The publishing industry will object to the repeal of the remaining parallel import restrictions, which in practice are limited to books. But as digital distribution of copyright material increases, geoblocking technologies are replacing legal restrictions on physical imports. The Draft Report adopts several of the recommendations of the recent House of Representatives inquiry into IT Pricing, including the proposal that consumers should be legally entitled to circumvent geoblocks. This may affect the Australian creators or licensees of rights to digital content that is available more cheaply overseas, at least at the margins.
If you are in government or deal with government
The Draft Report shows a clear interest in exposing more government activity to competition and to the CCA.
One minor but potentially far-reaching change is the provision that the CCA’s competition law provisions would apply to governments at all levels to the extent that they “undertake activity in trade or commerce”, which is broader than the current requirement that they “carry on a business”. This change is particularly directed to government procurement. The Baxter case found that the private party to an anti-competitive agreement with a state purchasing authority would be liable under the CCA, but not the state or government party to the agreement, and the Panel’s recommendation would put both parties in the same position.

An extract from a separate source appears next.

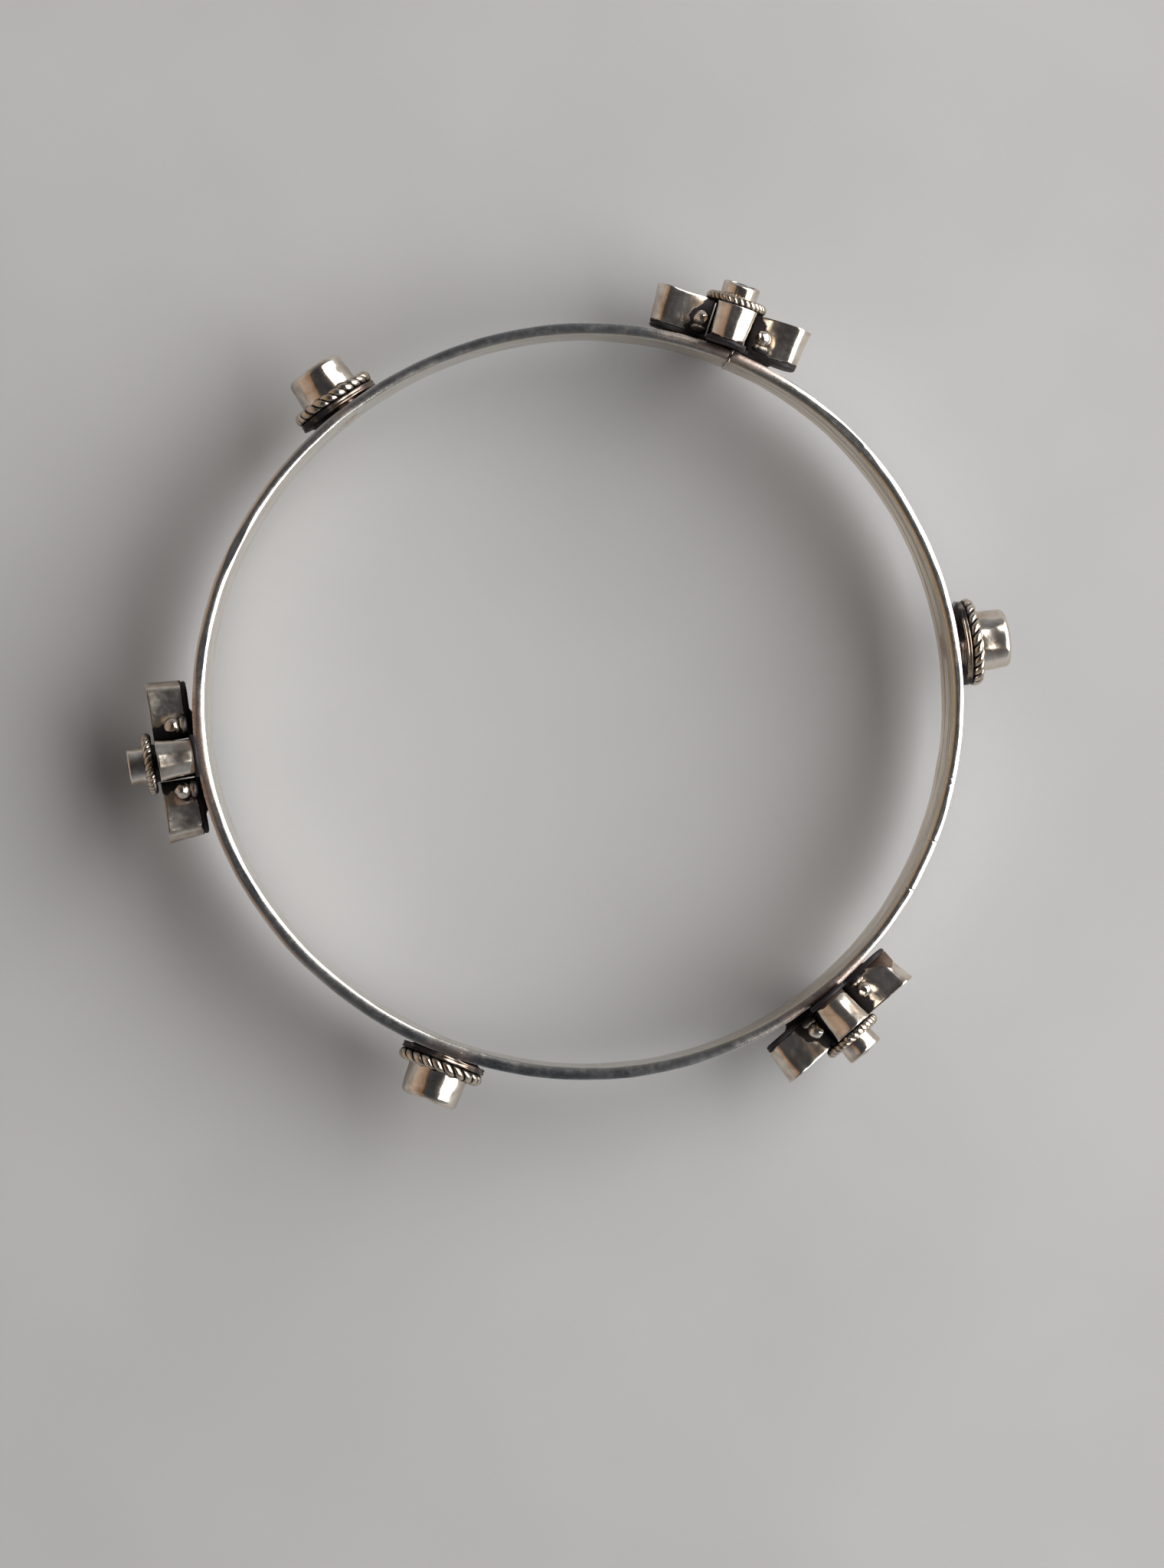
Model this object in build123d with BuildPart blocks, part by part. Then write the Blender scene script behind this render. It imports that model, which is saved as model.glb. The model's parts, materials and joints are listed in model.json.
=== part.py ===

Competitive neutrality is also a key focus of the Review Panel, which received a number of colourful submissions from businesses claiming unfair competition from local governments in areas such as waste collection and the provision of caravan parking. The Draft Report contains valuable recommendations for increased transparency and accountability in the development and application of competitive neutrality policies, which to date have often lacked transparency and rigour.
Where to next?
For most of us there is much to like, and some things to be concerned about, in the Draft Report. For those wishing to make a submission – the consultation continues until 17 November 2014 with the Final Report due in March 2015.